WHAT IS ASKED: Starting with the line that has "imported = [obj" in it, repeat every line through the last one, word for word, and give nothing more.

start COLLECTED DATA

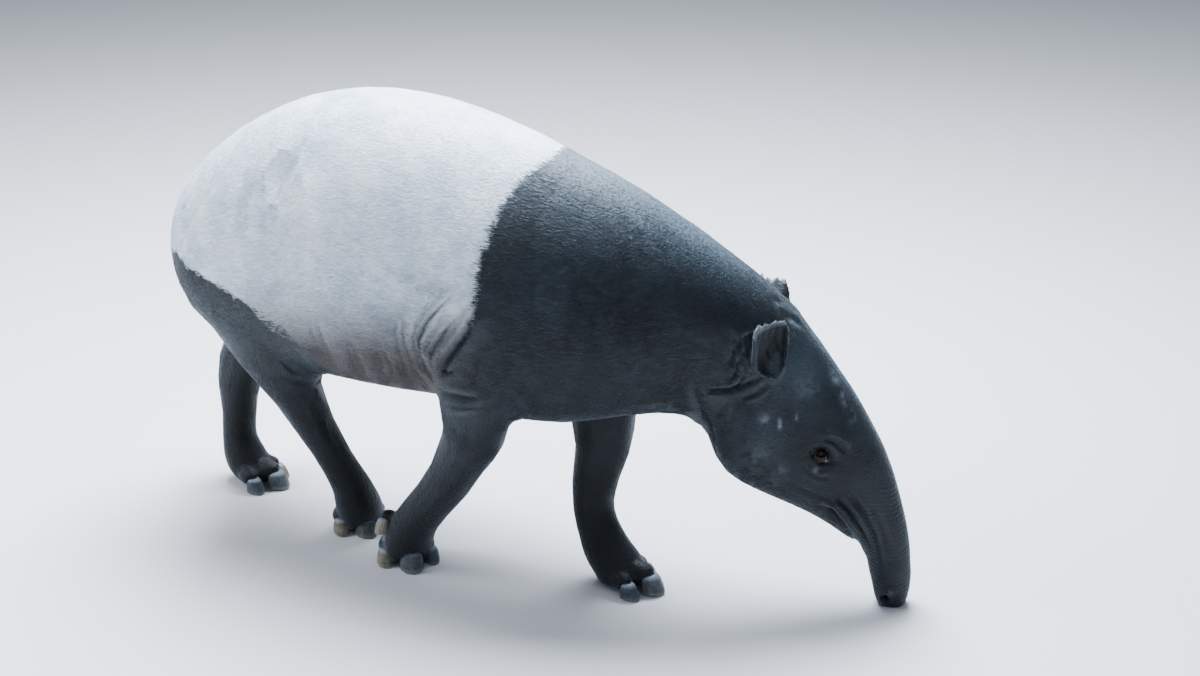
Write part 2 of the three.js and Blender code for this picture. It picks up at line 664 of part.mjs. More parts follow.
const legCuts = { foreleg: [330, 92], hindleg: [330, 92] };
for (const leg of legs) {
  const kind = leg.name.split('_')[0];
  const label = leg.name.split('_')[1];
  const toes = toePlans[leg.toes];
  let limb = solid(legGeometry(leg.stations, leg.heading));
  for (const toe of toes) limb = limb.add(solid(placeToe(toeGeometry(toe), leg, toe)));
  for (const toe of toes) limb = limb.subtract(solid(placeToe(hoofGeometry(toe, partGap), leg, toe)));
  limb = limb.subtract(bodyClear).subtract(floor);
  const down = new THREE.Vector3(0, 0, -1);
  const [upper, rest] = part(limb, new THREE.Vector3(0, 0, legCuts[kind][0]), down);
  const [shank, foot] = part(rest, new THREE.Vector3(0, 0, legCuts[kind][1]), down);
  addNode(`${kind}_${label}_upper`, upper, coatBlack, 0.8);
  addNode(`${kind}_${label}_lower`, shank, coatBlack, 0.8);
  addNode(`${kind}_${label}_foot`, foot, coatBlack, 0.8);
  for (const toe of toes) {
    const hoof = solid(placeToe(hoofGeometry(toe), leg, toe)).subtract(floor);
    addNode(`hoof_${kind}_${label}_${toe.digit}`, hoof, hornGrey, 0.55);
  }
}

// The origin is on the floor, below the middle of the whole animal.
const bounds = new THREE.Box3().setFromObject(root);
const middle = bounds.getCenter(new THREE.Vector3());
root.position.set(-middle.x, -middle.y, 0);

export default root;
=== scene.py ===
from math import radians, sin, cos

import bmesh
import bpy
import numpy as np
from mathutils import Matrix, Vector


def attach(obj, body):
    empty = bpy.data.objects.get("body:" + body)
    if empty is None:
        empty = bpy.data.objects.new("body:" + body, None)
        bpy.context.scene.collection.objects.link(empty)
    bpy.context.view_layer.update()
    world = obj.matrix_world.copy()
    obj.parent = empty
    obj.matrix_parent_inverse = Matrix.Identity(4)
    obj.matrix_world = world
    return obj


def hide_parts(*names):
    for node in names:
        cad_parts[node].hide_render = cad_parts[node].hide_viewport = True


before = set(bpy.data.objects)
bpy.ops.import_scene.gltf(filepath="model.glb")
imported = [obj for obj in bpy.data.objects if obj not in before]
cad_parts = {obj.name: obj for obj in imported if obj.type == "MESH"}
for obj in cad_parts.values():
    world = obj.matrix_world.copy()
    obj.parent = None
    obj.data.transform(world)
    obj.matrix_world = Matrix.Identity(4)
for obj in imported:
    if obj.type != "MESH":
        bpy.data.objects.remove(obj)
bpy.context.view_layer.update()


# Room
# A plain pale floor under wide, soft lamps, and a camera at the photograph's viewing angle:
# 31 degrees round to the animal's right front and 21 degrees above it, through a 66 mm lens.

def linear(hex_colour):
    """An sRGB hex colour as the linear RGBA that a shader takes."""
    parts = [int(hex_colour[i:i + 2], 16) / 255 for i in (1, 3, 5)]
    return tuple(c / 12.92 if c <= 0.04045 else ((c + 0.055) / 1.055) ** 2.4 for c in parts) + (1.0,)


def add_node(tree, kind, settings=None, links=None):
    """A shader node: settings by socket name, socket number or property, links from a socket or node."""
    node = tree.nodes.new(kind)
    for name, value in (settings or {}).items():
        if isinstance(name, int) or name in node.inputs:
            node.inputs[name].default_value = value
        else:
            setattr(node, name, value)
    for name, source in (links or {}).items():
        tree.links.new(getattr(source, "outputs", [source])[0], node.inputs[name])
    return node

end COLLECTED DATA

THE ANSWER:
imported = [obj for obj in bpy.data.objects if obj not in before]
cad_parts = {obj.name: obj for obj in imported if obj.type == "MESH"}
for obj in cad_parts.values():
    world = obj.matrix_world.copy()
    obj.parent = None
    obj.data.transform(world)
    obj.matrix_world = Matrix.Identity(4)
for obj in imported:
    if obj.type != "MESH":
        bpy.data.objects.remove(obj)
bpy.context.view_layer.update()


# Room
# A plain pale floor under wide, soft lamps, and a camera at the photograph's viewing angle:
# 31 degrees round to the animal's right front and 21 degrees above it, through a 66 mm lens.

def linear(hex_colour):
    """An sRGB hex colour as the linear RGBA that a shader takes."""
    parts = [int(hex_colour[i:i + 2], 16) / 255 for i in (1, 3, 5)]
    return tuple(c / 12.92 if c <= 0.04045 else ((c + 0.055) / 1.055) ** 2.4 for c in parts) + (1.0,)


def add_node(tree, kind, settings=None, links=None):
    """A shader node: settings by socket name, socket number or property, links from a socket or node."""
    node = tree.nodes.new(kind)
    for name, value in (settings or {}).items():
        if isinstance(name, int) or name in node.inputs:
            node.inputs[name].default_value = value
        else:
            setattr(node, name, value)
    for name, source in (links or {}).items():
        tree.links.new(getattr(source, "outputs", [source])[0], node.inputs[name])
    return node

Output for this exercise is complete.